Google looks smart and its people behave smart, but that doesn't mean its algorithms are smart. Machine learning works well when it comes to images, not language. Google's dirty little secret is that its algorithms are quite dumb and have trouble understanding what they see and read.
Take this example of Google recently saying that its search algorithm will be trained to highlight original news stories such as scoops and investigative pieces...
Marc Tracy in The New York Times reports[1]:
"After weeks of reporting, a journalist breaks a story. Moments after it goes online, another media organization posts an imitative article recycling the scoop that often grabs as much web traffic as the original. Publishers have complained about this dynamic for years…"
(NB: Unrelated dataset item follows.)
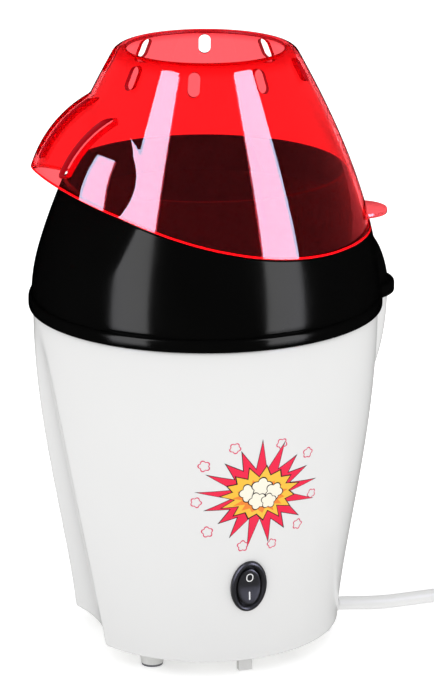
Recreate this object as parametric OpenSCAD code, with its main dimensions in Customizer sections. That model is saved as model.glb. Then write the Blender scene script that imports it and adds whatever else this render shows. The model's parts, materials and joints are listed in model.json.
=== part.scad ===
// Hot-air popcorn maker: a white housing with a motor, fan and heater under an open popping
// chamber, a black lift-off chute cover and a clear red lift-off lid with a spout hood.
// Everything is drawn around the upright axis of the housing, with the table at z = 0, and
// every node is moved by axis_x so that the body's box is centred on the origin.
// -X is the spout, +X the rear with the cord, -Y the side with the switch.

/* [Housing] */
// Radius of the housing at its bottom edge
base_r = 67.6; // [67:0.1:68]
// Radius of the housing at its top edge
rim_r = 86.2; // [85.6:0.1:86.6]
// Height of the bottom edge above the table
base_z = 8; // [7.6:0.1:8.4]
// Wall of the housing
housing_wall = 2.6; // [2.2:0.1:3]
// Distance from the axis to the middle of the flute at the bottom edge
flute_x = 56.1; // [55:0.1:58]
// Radius of the hollow curve of the flute
flute_r = 85; // [80:1:95]

/* [Chute cover] */
// Radius of the ring round the bottom of the cover
ring_r = 88.5; // [88:0.1:89]
// Wall of the cover
cover_wall = 2.5; // [2.2:0.1:2.8]
// Height of the level rim of the inner collar
collar_z = 244; // [240:1:245]
// Half angle of the gap in the collar where the popcorn leaves
sill_angle = 40; // [34:1:44]

/* [Lid] */
// Height of the top of the lid
lid_top = 305; // [304:0.5:306]
// Wall of the lid and its hood
lid_wall = 2.5; // [2.2:0.1:2.8]
// Radius of the feed opening
feed_r = 38.7; // [37:0.1:39]
// Radius of the thumb tab
tab_r = 15; // [12:0.5:16]
// Width of the three slots in the hood
hood_slot_w = 4.2; // [3:0.1:4.4]
// Distance from the middle slot to the slots on its sides
hood_slot_step = 24.5; // [20:0.5:26]
// Width of the eight vents round the top
vent_w = 6; // [5:0.1:6.5]

/* [Chamber and drive] */
// Inner radius of the popping chamber
chamber_r = 38; // [36:0.5:38]
// Number of angled air slots in the chamber
chamber_slots = 18; // [12:1:20]
// Number of blades on the fan
fan_blades = 14; // [8:1:16]
// Radius of the motor shaft
shaft_r = 1.6; // [1.5:0.05:1.6]
// Running clearance of the shaft in its bushes
shaft_gap = 0.05; // [0.02:0.01:0.08]

/* [Switch and cord] */
// Height of the middle of the switch
switch_z = 49.5; // [48:0.5:51]
// Swing of the rocker from off to on, in degrees
rocker_swing = 16; // [12:1:18]
// Diameter of the cord
cord_d = 7; // [6.8:0.1:7]
// Radius of the middle of the cord's coil
coil_r = 38.5; // [36:0.5:42]

/* [Hidden] */
$fn = 96;

eps = 0.01;
far = 400;                     // larger than anything in the model
steps = 12;                    // straight pieces in each long curve
gap = 0.3;                     // between bodies that lift off each other
rim_z = 174.2;                 // top edge of the housing
ring_z = rim_z + gap;          // underside of the cover's ring
ring_top = ring_z + 6.5;
dome_r = 87;                   // outside of the cover just above its ring
lobe_x = 77;                   // axis of the rear lobe
lobe_r = 18.4;                 // top of the lobe on the housing
lobe_top_r = 19.2;             // bottom of the lobe on the cover
lobe_ring_r = 22;
axis_x = -(lobe_x + lobe_ring_r - ring_r) / 2;

funnel_end = 81.1;             // outside of the dome where the funnel meets the collar

// seam between cover and lid: level at the back, then an arc that rises towards the spout
seam_z = 213.9;
seam_x = 50;
seam_r = 297;

// flattened chute face: a curve spun beside the axis trims the dome under the spout
face_x = 16.2;

// spout hood: an egg-shaped shell
hood_x = -29.2;
hood_z = 229;
hood_rx = 61;
hood_ry = 57;

// shoulder at the top of the lid, which starts where the dome leans in by this angle
shoulder_r = 6.5;
shoulder_x = 40.3;
shoulder_lean = 29;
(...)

This has been a problem since Google News launched in September 2002. Finally, the head of Google News, Richard Gingras[2], has responded:
"An important element of the coverage we want to provide is original reporting, an endeavor which requires significant time, effort, and resources by the publisher. Some stories can also be both critically important in the impact they can have on our world and difficult to put together, requiring reporters to engage in deep investigative pursuits to dig up facts and sources."
Foremski's Take:
Why has it taken Google more than 17 years to deal with this? Why does Google's algorithm need thousands of "raters" to help train it to recognize original news?
Gingras said that Google has updated its manual